Problem details - Extract all lines that hold the string "from".
## Begin Supplied data
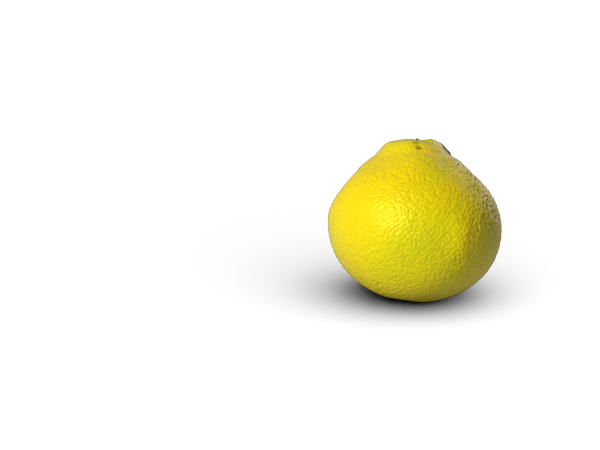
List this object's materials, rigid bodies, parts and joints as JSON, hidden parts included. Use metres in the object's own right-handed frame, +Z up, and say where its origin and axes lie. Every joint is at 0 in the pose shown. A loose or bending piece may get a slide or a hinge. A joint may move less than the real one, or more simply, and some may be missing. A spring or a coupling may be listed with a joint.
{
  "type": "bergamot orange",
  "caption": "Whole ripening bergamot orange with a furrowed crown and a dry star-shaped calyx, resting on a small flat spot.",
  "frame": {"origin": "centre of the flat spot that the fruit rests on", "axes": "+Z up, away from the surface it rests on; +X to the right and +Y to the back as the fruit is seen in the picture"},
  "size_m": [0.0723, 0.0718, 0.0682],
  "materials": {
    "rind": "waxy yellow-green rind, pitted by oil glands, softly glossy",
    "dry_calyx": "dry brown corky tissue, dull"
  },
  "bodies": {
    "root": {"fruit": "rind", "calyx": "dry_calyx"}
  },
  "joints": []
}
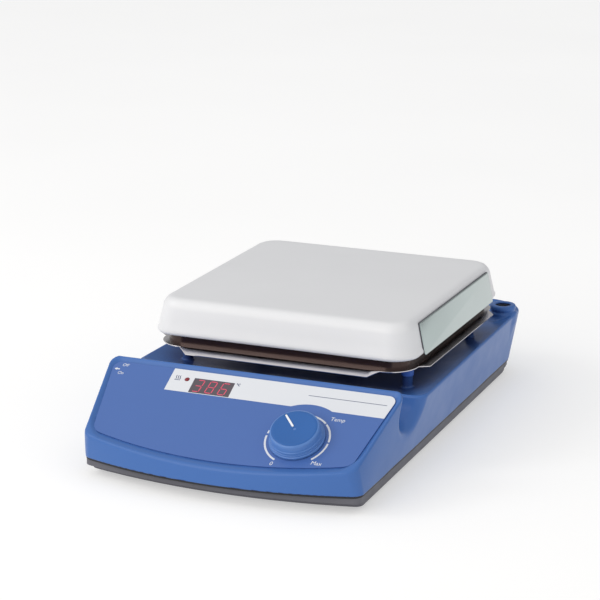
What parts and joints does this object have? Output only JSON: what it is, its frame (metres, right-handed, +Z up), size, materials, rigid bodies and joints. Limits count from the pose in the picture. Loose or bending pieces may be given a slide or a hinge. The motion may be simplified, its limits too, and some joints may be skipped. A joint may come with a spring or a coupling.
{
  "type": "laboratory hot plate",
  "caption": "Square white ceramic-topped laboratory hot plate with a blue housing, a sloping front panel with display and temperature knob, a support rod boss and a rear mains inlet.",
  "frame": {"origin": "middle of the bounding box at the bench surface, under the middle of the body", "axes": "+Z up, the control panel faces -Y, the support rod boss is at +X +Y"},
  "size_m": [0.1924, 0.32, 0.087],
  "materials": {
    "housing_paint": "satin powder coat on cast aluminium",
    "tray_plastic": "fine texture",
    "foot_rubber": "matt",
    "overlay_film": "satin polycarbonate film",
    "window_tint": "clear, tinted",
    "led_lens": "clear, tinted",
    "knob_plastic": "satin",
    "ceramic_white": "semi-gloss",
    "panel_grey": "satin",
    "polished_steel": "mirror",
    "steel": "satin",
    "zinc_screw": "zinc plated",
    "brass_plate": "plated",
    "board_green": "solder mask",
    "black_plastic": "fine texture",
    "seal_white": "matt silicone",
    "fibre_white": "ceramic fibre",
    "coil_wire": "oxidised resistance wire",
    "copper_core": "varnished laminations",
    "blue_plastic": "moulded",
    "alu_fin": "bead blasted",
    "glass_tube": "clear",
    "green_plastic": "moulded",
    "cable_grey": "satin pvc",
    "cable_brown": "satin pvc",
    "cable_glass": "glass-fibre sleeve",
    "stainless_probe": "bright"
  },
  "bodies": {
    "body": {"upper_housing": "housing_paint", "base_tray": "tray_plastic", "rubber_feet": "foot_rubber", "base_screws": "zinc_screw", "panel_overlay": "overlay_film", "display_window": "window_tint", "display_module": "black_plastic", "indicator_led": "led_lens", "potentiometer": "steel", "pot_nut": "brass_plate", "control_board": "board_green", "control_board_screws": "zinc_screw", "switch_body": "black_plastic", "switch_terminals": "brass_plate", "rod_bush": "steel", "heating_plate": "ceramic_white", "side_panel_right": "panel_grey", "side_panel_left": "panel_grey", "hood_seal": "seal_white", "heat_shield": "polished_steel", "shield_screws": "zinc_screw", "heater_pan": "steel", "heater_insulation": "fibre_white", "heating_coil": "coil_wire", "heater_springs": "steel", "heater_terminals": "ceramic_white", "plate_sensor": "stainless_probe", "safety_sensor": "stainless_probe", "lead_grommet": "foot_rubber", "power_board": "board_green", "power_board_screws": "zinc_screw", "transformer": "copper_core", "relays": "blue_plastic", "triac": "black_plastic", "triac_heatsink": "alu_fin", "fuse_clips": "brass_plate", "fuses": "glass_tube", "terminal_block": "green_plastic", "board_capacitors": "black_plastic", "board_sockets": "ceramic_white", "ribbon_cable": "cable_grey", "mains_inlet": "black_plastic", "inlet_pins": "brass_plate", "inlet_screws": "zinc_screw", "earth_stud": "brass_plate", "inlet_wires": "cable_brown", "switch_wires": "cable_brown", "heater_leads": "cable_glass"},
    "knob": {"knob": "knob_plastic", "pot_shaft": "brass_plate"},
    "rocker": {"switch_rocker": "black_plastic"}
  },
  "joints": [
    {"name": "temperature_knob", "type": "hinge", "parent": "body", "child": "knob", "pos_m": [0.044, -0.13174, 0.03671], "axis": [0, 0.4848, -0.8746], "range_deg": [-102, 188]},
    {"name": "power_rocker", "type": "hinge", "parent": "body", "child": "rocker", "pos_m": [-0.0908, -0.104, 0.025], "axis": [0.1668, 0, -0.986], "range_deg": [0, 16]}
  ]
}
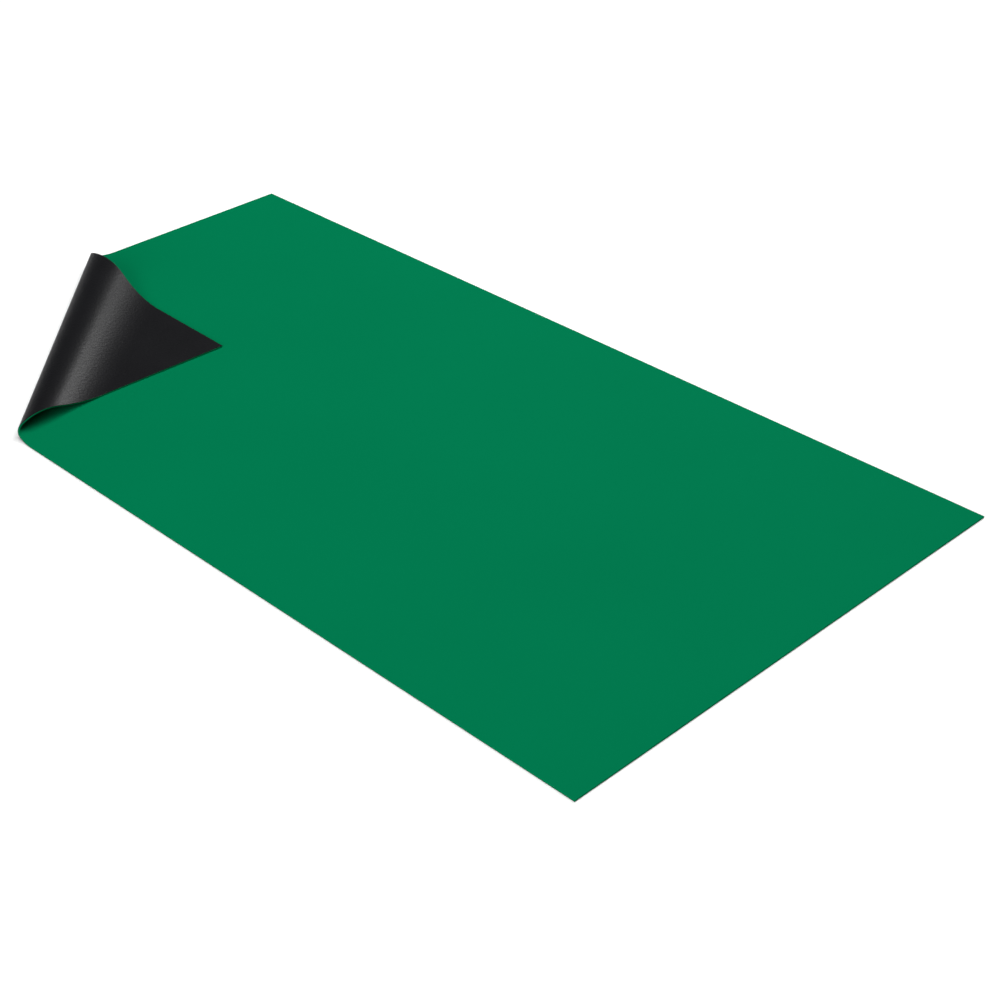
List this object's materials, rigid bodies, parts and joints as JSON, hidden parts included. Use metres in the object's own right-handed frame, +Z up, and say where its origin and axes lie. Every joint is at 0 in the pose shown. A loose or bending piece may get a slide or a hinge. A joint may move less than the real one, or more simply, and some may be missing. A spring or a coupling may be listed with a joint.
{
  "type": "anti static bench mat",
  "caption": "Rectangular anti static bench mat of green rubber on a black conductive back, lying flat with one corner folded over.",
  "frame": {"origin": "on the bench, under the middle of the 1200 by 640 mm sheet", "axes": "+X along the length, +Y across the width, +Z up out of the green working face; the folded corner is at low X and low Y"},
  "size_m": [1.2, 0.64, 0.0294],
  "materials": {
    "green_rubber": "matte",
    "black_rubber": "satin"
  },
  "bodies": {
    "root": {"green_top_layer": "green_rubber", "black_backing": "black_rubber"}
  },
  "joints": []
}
## End Supplied data
## Begin Supplied data
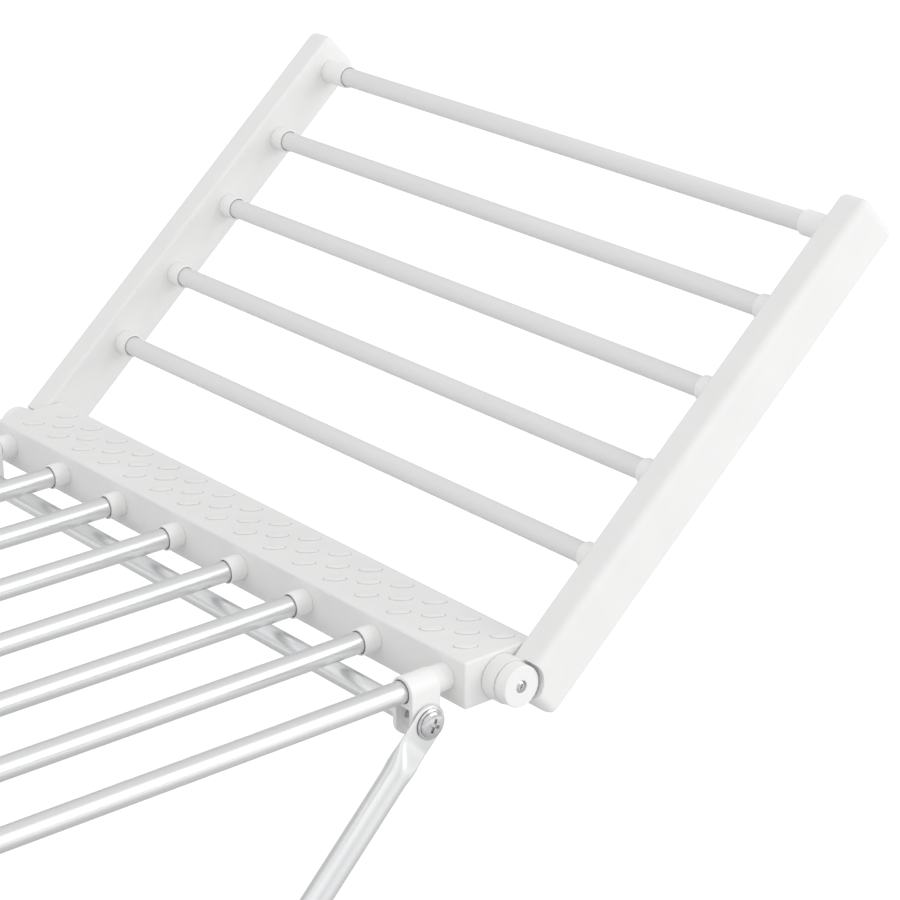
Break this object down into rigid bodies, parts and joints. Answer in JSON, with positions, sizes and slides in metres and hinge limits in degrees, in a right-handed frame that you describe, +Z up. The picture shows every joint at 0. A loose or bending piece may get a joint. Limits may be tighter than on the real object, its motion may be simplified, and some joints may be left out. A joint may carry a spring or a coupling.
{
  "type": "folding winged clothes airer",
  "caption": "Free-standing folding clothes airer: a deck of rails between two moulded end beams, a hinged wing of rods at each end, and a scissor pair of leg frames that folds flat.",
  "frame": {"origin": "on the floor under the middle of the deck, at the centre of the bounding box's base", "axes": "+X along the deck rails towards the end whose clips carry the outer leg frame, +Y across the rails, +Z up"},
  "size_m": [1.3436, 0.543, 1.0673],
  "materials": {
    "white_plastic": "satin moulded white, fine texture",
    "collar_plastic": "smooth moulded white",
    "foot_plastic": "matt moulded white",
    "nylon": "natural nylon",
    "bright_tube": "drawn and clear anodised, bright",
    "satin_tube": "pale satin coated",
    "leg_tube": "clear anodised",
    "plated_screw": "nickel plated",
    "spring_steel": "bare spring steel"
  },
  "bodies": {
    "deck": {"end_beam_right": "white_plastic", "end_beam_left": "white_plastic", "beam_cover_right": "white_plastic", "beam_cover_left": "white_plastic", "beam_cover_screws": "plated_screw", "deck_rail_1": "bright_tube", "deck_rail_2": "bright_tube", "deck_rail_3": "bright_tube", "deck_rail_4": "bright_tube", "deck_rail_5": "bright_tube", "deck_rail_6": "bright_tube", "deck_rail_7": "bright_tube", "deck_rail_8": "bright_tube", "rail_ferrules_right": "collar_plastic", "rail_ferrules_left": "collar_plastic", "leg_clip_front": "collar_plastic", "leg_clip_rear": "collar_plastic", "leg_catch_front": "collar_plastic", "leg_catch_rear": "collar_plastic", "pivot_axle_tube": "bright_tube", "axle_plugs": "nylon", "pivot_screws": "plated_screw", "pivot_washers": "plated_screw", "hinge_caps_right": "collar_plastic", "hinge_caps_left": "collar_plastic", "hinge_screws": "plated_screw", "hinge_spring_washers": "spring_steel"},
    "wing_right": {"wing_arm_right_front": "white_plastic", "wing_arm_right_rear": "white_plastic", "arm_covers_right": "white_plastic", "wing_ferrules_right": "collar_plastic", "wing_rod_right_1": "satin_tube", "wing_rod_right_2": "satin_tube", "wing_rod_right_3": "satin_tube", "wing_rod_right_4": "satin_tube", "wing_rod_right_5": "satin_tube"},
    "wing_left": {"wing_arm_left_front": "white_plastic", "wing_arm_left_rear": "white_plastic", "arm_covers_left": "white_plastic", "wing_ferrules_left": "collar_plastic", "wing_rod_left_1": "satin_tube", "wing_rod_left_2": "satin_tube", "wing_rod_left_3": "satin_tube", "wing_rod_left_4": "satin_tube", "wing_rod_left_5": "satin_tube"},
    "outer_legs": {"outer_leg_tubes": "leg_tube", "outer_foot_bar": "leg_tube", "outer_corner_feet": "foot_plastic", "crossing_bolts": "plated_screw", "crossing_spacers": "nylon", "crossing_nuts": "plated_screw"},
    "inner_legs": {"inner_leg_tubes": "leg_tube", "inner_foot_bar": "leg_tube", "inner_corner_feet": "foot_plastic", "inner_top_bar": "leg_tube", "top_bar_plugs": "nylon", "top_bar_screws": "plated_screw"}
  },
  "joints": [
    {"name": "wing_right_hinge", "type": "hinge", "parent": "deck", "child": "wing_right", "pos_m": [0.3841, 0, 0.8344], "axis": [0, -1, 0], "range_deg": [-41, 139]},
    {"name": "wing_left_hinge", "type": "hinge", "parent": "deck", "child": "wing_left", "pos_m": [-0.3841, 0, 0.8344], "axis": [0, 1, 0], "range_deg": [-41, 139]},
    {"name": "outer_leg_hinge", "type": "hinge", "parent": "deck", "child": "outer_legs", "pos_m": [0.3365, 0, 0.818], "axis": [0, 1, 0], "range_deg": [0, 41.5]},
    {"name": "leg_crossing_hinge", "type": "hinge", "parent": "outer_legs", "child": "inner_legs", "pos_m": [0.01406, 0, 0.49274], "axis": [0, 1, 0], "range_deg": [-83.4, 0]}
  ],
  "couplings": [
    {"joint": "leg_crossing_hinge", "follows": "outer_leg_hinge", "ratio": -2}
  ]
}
## End Supplied data
Exercise result -
  "frame": {"origin": "centre of the flat spot that the fruit rests on", "axes": "+Z up, away from the surface it rests on; +X to the right and +Y to the back as the fruit is seen in the picture"},
What parts and joints does this object have? Output only JSON: what it is, its frame (metres, right-handed, +Z up), size, materials, rigid bodies and joints. Limits count from the pose in the picture. Loose or bending pieces may be given a slide or a hinge. The motion may be simplified, its limits too, and some joints may be skipped. A joint may come with a spring or a coupling.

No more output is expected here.